Jamaican Ex-Marine Qualifies for Deportation

     (CN) — A former U.S. Marine from Jamaica who was convicted by special court-martial of having sex with a girl younger than 16 is eligible for deportation, the Third Circuit ruled.
     Gurson Gourzong, a native of Jamaica, was admitted to the U.S. as a lawful permanent resident in 1983, and thereafter joined the U.S. Marine Corps.
     A decade later, he was convicted by special court-martial at Camp Pendelton for willfully disobeying a lawful order, and committing a sex act with a girl under the age of 16.
     He was sentenced to six months confinement, loss of pay, and a bad-conduct discharge. A bad-conduct discharge is one level above a dishonorable discharge, which is a punishment reserved for the most reprehensible conduct.
     In 2014, the U.S. Department of Homeland Security began deportation proceedings against Gourzong, claiming that he is removable for having committed the aggravated felony of sexual abuse of a minor — even if he was never criminally convicted of the crime in a civilian court.
     A general court-martial is widely considered to have the weight of an equivalent conviction in the civilian system, but a special court-martial has more limited jurisdiction, a smaller judging panel, and cannot impose confinement of more than one year.
     An immigration judge found that Gourzong’s special court-martial qualifies as a conviction of a crime of moral turpitude, and makes him eligible for deportation.
     A divided Third Circuit affirmed Tuesday.
     “The [Board of Immigration Appeals, or BIA] correctly identified several characteristics of special court-martial that compel finding that they, like general court-martial, are typically ‘genuine criminal proceedings,” Judge Marjorie Rendell said, writing for the panel’s 2-1 majority.
     “We agree with the BIA that convictions by special court-martial are, as a general matter, convictions for purposes of the [Immigration and Nationality Act, or INA]” she concluded.

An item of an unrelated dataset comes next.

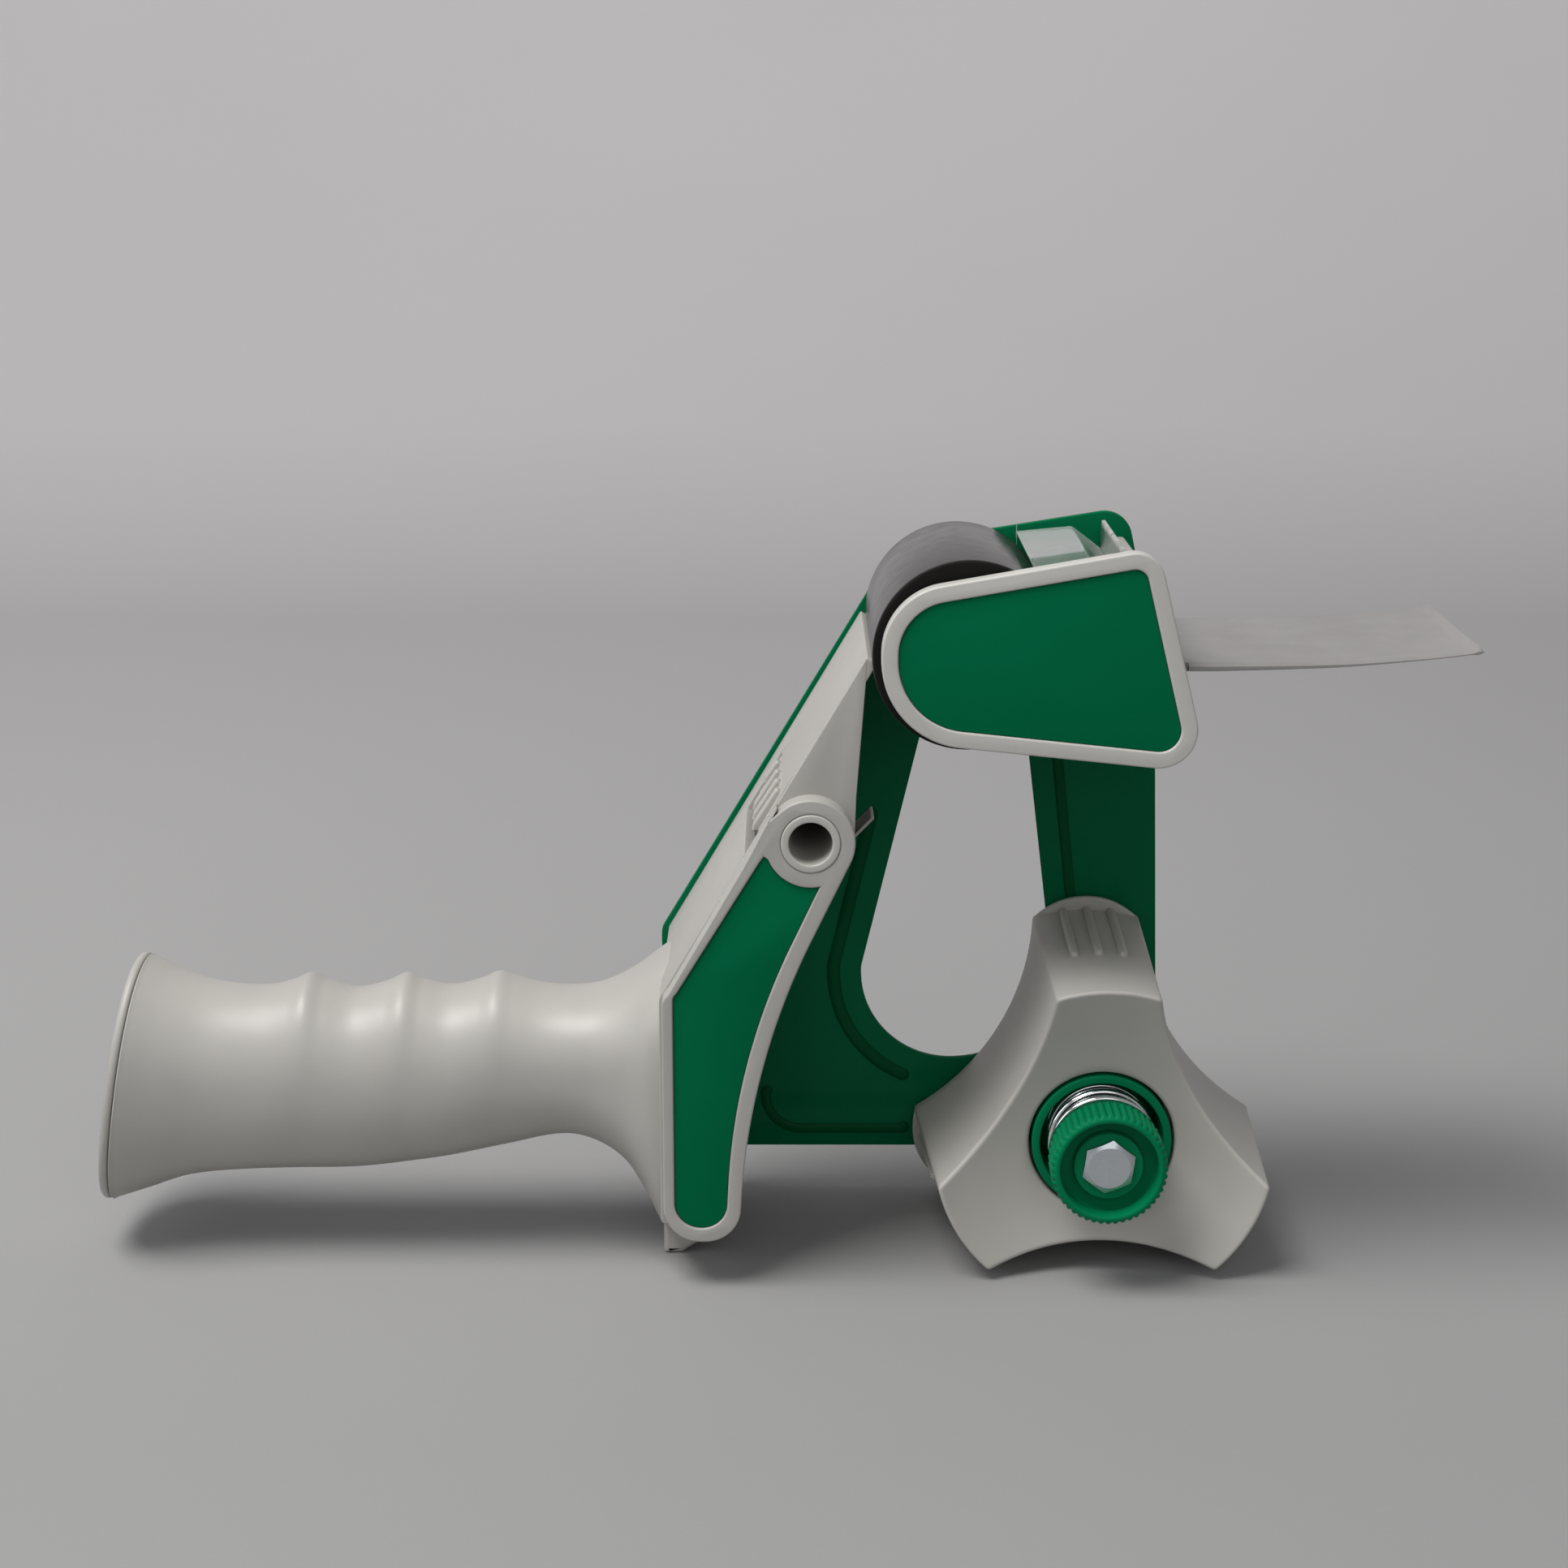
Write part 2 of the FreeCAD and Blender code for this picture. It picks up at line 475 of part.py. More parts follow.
for k in range(3):
    lip = slab([(-11.6, 64.6), (11.6, 64.6), (9.0, 67.6), (0, 69.4, 22), (-9.0, 67.6)], HUB_END - 1.6, HUB_END)
    ribs = [lip]
    for rx in (-5.2, 0.0, 5.2):
        rib = Part.makeBox(2.0, 26.0, 4.0, p(rx - 1.0, 62.6 - 0.06 * abs(rx), -4.0))
        rib.rotate(p(rx, 66.6, 9.0), V(1, 0, 0), 3.47)
        ribs.append(rib)
    for s in ribs:
        s.rotate(p(0, HUB_Z), V(0, 1, 0), 120 * k)
        hub = hub.fuse(s)
hub = hub.cut(rod(0, HUB_Z, CUP_R + 0.6, -40, CUP_FACE + 7.0)).cut(rod(0, HUB_Z, CUP_R + 0.05, -40, 2.0))
hub = hub.cut(rod(0, HUB_Z, 5.06, -40, 40))
save("tape_hub", hub)

cup = rod(0, HUB_Z, CUP_R, CUP_FACE, 2.0).cut(rod(0, HUB_Z, CUP_BORE, CUP_FACE - 1, -0.4))
save("hub_cup", cup.cut(rod(0, HUB_Z, BOLT_R + 0.2, -40, 40)))
save("hub_sleeve", rod(0, HUB_Z, 5.0, 2.4, PLATE_IN, BOLT_R + 0.1))
save("friction_washer", rod(0, HUB_Z, 12.0, HUB_END + 0.05, PLATE_IN, 5.05))

# ---------------------------------------------------------------- tension set
SEAT = KNOB_BACK + 1.2
save("tension_washer", rod(0, HUB_Z, 11.7, KNOB_BACK + 0.05, SEAT, BOLT_R + 0.1))
SPRING_R = 10.6
SPRING_WIRE = 0.8
COILS = 5.0
rise = (-0.4 - SEAT - 2 * SPRING_WIRE - 0.2) / COILS
save("tension_spring", coil(SPRING_R, SPRING_WIRE, rise, COILS, 0, HUB_Z, SEAT + SPRING_WIRE + 0.1, 60))

knob = rod(0, HUB_Z, KNOB_R - 0.7, KNOB_FACE, KNOB_BACK)
RIDGES = 48
for k in range(RIDGES):
    a = 2 * math.pi * k / RIDGES
    knob = knob.fuse(rod((KNOB_R - 0.75) * math.cos(a), HUB_Z + (KNOB_R - 0.75) * math.sin(a), 0.6,
                         KNOB_FACE + 0.8, KNOB_BACK - 0.6))
knob = knob.cut(rod(0, HUB_Z, 10.1, KNOB_FACE - 1, KNOB_FACE + 4.6))
knob = knob.fuse(rod(0, HUB_Z, 7.2, KNOB_FACE + 2.6, KNOB_FACE + 5))
head_back = KNOB_FACE + 5.4
knob = knob.cut(hexbar(0, HUB_Z, BOLT_AF + 0.04, KNOB_FACE, head_back))
knob = knob.cut(rod(0, HUB_Z, BOLT_R + 0.02, -40, 0))
save("tension_knob", knob)
bolt = hexbar(0, HUB_Z, BOLT_AF, head_back - 4.0, head_back)
crown = Part.makeCone(BOLT_AF / 2 - 0.7, BOLT_AF / 2 + 6.3, 4.05, p(0, HUB_Z, head_back - 4.0), V(0, 1, 0))
bolt = bolt.common(crown).fuse(rod(0, HUB_Z, BOLT_R, head_back - 1.0, PLATE_OUT + 5.9))
save("hub_bolt", bolt)
nut = hexbar(0, HUB_Z, 10.0, PLATE_OUT + 1.0, PLATE_OUT + 6.0, 0.0)
nut = nut.common(rod(0, HUB_Z, 5.65, 20, 40)).fuse(rod(0, HUB_Z, 6.6, PLATE_OUT, PLATE_OUT + 1.0))
save("hub_nut", nut.cut(rod(0, HUB_Z, BOLT_R + 0.03, 20, 40)))
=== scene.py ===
import math
import bpy
import bmesh
from mathutils import Matrix, Vector


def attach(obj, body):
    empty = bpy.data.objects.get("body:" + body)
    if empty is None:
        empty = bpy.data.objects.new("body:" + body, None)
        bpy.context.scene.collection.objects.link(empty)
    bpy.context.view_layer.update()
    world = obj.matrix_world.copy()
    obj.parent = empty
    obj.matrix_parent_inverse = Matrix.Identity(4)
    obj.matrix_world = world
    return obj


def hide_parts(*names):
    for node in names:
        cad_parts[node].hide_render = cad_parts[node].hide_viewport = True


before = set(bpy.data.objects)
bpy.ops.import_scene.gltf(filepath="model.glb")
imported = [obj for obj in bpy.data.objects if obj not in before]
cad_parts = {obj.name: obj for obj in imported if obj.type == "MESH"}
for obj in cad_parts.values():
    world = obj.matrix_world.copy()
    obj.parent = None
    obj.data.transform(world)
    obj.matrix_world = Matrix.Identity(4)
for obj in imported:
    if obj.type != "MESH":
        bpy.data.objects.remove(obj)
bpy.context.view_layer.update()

# Side outlines are (x from the hub axis, z above the floor) in mm. Y runs from the open side (minus)
# to the plate side (plus), measured from the middle of the tape.
MM = 0.001
HUB_X, HUB_Z = 70.0, 28.4
SLOPE = math.radians(59.4)
TIP_X, TIP_Z = -49.9, 132.8
BOSS_X, BOSS_Z = -61.0, 95.6
ROLL_X, ROLL_Z, ROLL_R = -29.8, 133.3, 19.15
PLATE_IN, PLATE_OUT = 26.5, 28.0
ARM_FAR = 26.45
TAPE_HALF = 25.0
BEAD_Y = 26.55
PAD_Y0, PAD_Y1 = -20.0, 16.6
SIDE = Matrix(((1, 0, 0, 0), (0, 0, -1, 0), (0, 1, 0, 0), (0, 0, 0, 1)))


def face_z(x):
    """Height of the arm's sloping face."""
    return TIP_Z + (x - TIP_X) * math.tan(SLOPE)


WIN_X = -74.5
WIN_Z = face_z(WIN_X)


def along(s, out):
    """Point s up the sloping face from the window's lower end, and out from the face."""
    ex, ez = math.cos(SLOPE), math.sin(SLOPE)
    return (WIN_X + s * ex - out * ez, WIN_Z + s * ez + out * ex)


# ------------------------------------------------------------------ materials
def nodes_of(name):
    """A new material with one shader: (material, node tree, shader)."""
    m = bpy.data.materials.new(name)
    m.use_nodes = True
    nt = m.node_tree
    nt.nodes.clear()
    out = nt.nodes.new("ShaderNodeOutputMaterial")
    bs = nt.nodes.new("ShaderNodeBsdfPrincipled")
    nt.links.new(bs.outputs[0], out.inputs[0])
    return m, nt, bs


def noise(nt, scale, detail=3.0, rough=0.5, stretch=None):
    tc = nt.nodes.new("ShaderNodeTexCoord")
    n = nt.nodes.new("ShaderNodeTexNoise")
    n.inputs["Scale"].default_value = scale
    n.inputs["Detail"].default_value = detail
    n.inputs["Roughness"].default_value = rough
    if stretch:
        mp = nt.nodes.new("ShaderNodeMapping")
        mp.inputs["Scale"].default_value = stretch
        nt.links.new(tc.outputs["Object"], mp.inputs[0])
        nt.links.new(mp.outputs[0], n.inputs["Vector"])
    else:
        nt.links.new(tc.outputs["Object"], n.inputs["Vector"])
    return n.outputs[0]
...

     Rendell was joined in the majority by Judge D. Michael Fisher.
     Judge Robert Cowen, however, vigorously dissented.
     “Gourzong was not ‘convicted of an aggravated felony within the meaning of the definition of ‘conviction’ of the INA'” he said, quoting the majority opinion.
     Cowen argued that Gourzong’s court-martial was not entered by a “court,” because the judging body consisted of military personnel who did not possess any legal or judicial training.
     “Simply put, I do not believe that the government has established that any military judge was detailed to preside over a special court-martial that occurred more than 20 years ago,” Cowen wrote.